Provided information:

▽

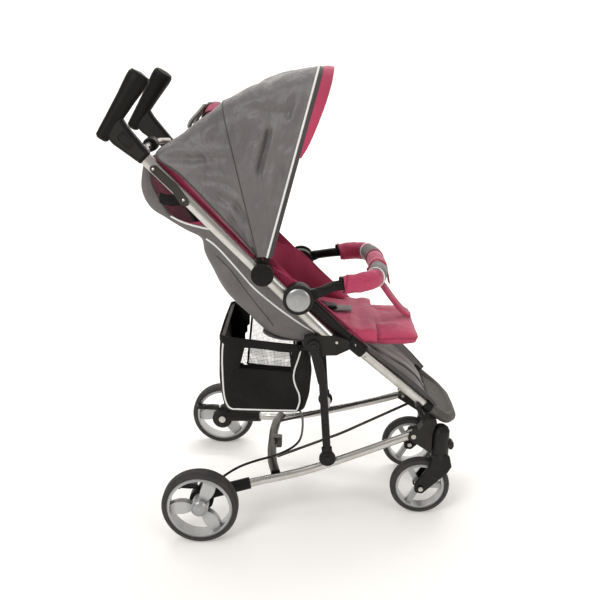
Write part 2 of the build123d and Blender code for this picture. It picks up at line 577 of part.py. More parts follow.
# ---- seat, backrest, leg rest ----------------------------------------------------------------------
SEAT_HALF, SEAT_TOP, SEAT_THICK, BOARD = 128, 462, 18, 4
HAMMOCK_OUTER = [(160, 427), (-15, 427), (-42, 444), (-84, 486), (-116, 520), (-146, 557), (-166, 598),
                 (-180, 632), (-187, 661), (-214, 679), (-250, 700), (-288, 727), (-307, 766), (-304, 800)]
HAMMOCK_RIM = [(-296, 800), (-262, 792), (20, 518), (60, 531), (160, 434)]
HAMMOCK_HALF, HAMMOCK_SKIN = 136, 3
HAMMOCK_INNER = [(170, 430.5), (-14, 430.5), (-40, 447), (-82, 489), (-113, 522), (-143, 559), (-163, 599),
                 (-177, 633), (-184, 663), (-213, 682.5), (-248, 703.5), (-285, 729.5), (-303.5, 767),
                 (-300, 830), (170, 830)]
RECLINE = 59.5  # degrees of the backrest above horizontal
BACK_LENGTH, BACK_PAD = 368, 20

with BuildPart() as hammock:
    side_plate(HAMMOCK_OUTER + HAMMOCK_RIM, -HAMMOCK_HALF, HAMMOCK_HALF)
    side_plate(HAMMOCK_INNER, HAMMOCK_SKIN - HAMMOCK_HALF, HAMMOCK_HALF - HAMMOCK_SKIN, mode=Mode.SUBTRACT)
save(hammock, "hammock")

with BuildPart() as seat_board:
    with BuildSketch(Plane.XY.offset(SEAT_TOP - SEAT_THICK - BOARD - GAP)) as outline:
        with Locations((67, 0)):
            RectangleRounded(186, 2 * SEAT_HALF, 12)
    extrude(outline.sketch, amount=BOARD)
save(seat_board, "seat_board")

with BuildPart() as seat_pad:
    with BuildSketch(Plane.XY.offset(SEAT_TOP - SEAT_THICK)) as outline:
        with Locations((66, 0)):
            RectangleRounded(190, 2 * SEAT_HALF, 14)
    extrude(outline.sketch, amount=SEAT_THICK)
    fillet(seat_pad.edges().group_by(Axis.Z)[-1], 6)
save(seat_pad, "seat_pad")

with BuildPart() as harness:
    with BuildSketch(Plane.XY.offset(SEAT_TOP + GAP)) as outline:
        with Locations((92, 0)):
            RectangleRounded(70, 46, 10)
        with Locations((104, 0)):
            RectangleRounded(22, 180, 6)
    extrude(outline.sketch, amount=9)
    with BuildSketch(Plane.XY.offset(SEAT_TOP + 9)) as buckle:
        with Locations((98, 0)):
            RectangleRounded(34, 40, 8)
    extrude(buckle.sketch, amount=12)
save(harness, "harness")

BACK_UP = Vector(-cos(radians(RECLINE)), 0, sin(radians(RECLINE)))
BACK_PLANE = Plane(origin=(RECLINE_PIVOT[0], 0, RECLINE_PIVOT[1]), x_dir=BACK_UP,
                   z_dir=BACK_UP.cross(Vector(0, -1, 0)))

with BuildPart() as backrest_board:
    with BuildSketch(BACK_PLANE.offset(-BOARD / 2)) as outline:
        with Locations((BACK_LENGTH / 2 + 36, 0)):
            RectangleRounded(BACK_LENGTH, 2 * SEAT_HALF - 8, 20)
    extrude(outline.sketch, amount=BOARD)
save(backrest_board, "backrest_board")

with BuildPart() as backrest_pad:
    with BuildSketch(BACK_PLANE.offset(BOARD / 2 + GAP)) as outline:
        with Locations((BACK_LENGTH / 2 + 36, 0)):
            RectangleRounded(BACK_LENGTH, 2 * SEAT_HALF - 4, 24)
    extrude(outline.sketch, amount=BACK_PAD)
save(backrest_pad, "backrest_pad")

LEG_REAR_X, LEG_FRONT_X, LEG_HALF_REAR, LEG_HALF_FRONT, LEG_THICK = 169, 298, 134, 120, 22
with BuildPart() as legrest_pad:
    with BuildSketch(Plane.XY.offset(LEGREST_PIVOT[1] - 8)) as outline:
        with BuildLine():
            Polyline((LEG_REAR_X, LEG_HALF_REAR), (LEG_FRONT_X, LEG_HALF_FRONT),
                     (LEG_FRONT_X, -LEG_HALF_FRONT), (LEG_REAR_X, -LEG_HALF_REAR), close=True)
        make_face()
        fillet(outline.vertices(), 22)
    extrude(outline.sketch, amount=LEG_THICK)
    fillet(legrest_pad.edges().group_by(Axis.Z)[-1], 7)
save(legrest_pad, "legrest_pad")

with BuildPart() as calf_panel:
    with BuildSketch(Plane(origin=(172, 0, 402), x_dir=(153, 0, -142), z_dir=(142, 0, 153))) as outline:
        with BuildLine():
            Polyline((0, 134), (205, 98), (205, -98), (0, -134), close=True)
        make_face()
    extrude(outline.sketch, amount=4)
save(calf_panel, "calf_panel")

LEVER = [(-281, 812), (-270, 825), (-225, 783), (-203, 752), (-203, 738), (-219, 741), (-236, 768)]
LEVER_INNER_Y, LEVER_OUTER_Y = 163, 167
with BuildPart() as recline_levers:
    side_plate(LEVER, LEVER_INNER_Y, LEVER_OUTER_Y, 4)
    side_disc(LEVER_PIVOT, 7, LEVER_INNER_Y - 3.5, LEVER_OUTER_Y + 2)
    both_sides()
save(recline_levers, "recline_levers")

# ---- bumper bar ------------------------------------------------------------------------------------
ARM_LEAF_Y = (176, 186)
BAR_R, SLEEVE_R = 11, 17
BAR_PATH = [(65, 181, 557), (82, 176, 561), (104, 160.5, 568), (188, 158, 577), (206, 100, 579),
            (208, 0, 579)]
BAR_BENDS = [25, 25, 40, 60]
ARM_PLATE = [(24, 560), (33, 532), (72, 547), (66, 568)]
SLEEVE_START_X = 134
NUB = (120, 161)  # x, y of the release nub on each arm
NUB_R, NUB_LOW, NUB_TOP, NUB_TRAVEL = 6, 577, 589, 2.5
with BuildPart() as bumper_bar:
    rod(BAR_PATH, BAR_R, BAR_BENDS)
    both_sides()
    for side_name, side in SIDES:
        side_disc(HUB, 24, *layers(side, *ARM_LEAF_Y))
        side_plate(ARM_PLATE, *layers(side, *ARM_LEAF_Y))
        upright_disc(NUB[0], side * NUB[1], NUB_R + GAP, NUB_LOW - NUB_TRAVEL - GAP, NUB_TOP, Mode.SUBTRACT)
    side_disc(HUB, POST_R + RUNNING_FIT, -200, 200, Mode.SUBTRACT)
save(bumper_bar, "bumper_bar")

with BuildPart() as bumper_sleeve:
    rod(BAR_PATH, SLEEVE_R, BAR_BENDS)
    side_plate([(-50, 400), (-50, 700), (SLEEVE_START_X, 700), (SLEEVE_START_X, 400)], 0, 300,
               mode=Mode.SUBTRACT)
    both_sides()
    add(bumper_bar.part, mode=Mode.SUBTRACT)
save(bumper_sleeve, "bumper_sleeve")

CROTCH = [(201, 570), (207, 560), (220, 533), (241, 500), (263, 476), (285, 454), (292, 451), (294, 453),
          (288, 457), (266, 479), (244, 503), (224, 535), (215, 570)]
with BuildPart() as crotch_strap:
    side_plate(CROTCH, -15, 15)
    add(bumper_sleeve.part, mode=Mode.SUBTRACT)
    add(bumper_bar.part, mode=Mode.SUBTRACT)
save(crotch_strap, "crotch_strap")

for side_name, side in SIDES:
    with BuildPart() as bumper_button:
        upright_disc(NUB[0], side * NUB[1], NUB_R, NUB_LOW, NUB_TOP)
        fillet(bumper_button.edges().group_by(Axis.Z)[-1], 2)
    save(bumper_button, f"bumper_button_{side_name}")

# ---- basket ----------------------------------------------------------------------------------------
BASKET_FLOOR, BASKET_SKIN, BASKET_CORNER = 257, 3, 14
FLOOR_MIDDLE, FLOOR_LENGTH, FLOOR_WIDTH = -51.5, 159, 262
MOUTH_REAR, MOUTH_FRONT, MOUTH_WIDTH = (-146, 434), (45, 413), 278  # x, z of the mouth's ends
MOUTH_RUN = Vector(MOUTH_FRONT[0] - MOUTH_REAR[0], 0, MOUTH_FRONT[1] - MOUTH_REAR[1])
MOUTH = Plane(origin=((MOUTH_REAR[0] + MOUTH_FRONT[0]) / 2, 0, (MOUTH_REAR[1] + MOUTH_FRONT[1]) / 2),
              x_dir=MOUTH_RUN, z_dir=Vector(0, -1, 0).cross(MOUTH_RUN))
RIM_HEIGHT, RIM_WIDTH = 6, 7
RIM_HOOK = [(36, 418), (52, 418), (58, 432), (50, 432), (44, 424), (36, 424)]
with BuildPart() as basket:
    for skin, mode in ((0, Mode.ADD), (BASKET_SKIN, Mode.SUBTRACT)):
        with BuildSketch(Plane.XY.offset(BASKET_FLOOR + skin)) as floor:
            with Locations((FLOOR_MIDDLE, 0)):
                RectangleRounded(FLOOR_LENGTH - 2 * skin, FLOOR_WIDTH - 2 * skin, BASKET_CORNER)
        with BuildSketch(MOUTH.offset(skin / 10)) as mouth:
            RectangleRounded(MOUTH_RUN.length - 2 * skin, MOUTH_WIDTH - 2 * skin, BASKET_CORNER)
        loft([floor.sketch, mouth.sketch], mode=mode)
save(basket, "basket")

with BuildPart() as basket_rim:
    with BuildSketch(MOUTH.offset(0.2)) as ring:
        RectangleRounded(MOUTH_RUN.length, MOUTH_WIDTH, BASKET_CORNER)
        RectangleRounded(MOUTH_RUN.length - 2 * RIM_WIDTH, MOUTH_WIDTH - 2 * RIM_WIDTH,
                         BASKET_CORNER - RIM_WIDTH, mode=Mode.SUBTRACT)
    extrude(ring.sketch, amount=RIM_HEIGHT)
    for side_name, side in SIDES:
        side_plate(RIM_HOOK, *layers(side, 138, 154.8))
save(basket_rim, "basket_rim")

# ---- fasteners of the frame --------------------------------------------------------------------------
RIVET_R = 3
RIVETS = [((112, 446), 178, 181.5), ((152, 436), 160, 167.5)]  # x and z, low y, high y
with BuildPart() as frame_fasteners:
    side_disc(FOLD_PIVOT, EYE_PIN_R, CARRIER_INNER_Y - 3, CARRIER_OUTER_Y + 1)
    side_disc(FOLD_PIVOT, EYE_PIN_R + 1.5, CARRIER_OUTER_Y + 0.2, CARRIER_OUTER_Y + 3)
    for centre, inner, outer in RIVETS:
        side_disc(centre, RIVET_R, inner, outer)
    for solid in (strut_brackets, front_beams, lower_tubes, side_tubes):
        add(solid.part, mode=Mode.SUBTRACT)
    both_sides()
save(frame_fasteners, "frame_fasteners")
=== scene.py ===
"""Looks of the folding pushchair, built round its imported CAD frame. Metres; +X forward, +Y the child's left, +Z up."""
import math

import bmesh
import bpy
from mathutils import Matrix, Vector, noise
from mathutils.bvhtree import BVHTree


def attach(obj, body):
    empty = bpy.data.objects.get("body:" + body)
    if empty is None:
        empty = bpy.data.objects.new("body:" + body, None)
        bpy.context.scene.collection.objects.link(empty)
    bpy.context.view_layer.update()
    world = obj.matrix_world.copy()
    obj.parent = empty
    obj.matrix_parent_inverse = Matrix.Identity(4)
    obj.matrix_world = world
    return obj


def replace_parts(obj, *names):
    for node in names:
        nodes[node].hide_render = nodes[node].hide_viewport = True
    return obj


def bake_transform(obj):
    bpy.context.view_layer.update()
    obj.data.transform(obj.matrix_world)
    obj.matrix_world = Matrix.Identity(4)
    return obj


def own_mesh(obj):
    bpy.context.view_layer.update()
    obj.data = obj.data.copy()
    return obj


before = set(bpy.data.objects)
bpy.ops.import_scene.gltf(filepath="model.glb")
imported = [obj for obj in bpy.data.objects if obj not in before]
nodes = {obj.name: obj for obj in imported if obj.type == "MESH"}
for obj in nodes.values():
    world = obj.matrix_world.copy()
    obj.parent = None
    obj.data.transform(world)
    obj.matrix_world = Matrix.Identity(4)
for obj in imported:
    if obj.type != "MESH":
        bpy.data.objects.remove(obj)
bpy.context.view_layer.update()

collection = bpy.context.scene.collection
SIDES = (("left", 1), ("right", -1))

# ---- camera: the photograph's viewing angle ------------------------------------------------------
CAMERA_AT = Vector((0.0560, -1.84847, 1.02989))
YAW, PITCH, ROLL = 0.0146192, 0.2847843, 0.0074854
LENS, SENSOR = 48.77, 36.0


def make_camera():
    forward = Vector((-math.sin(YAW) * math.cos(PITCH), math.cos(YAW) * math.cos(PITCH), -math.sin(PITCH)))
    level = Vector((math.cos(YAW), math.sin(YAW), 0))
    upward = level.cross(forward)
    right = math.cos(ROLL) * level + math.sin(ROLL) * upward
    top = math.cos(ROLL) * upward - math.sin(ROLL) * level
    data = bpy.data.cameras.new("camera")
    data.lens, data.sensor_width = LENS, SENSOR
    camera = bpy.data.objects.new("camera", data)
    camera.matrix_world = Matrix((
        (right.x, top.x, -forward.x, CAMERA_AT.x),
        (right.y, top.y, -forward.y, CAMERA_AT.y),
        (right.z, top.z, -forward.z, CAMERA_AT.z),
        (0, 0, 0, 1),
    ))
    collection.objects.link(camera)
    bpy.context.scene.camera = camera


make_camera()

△
▽

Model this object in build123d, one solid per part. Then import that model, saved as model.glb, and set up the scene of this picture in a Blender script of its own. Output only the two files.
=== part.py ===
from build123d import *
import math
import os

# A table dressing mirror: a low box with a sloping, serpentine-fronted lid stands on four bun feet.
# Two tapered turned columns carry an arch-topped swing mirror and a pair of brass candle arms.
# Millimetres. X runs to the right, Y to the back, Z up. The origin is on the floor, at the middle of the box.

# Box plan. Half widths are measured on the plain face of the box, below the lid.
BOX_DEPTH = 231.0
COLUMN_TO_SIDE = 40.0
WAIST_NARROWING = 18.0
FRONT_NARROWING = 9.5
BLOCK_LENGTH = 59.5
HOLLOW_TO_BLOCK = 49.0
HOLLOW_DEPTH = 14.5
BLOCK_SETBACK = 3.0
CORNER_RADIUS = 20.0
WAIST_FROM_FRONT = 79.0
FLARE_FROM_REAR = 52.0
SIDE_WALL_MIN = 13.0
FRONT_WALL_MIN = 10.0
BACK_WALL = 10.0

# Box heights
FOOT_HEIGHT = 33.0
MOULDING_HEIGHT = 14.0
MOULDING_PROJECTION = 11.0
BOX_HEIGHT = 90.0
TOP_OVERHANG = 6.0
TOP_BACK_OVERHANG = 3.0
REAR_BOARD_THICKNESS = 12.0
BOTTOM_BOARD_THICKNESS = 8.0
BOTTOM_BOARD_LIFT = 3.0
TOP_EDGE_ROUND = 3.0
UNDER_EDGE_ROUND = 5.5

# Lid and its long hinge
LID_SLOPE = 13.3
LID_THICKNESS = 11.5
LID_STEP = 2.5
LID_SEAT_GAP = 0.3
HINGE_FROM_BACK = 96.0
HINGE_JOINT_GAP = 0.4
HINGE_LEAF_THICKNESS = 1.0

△

Written instruction: Reproduce verbatim the lines above, from the line with "# ---- fasteners" through the line with "obj.matrix_parent_inverse = Matrix.Identity(4)".

Response:
# ---- fasteners of the frame --------------------------------------------------------------------------
RIVET_R = 3
RIVETS = [((112, 446), 178, 181.5), ((152, 436), 160, 167.5)]  # x and z, low y, high y
with BuildPart() as frame_fasteners:
    side_disc(FOLD_PIVOT, EYE_PIN_R, CARRIER_INNER_Y - 3, CARRIER_OUTER_Y + 1)
    side_disc(FOLD_PIVOT, EYE_PIN_R + 1.5, CARRIER_OUTER_Y + 0.2, CARRIER_OUTER_Y + 3)
    for centre, inner, outer in RIVETS:
        side_disc(centre, RIVET_R, inner, outer)
    for solid in (strut_brackets, front_beams, lower_tubes, side_tubes):
        add(solid.part, mode=Mode.SUBTRACT)
    both_sides()
save(frame_fasteners, "frame_fasteners")
=== scene.py ===
"""Looks of the folding pushchair, built round its imported CAD frame. Metres; +X forward, +Y the child's left, +Z up."""
import math

import bmesh
import bpy
from mathutils import Matrix, Vector, noise
from mathutils.bvhtree import BVHTree


def attach(obj, body):
    empty = bpy.data.objects.get("body:" + body)
    if empty is None:
        empty = bpy.data.objects.new("body:" + body, None)
        bpy.context.scene.collection.objects.link(empty)
    bpy.context.view_layer.update()
    world = obj.matrix_world.copy()
    obj.parent = empty
    obj.matrix_parent_inverse = Matrix.Identity(4)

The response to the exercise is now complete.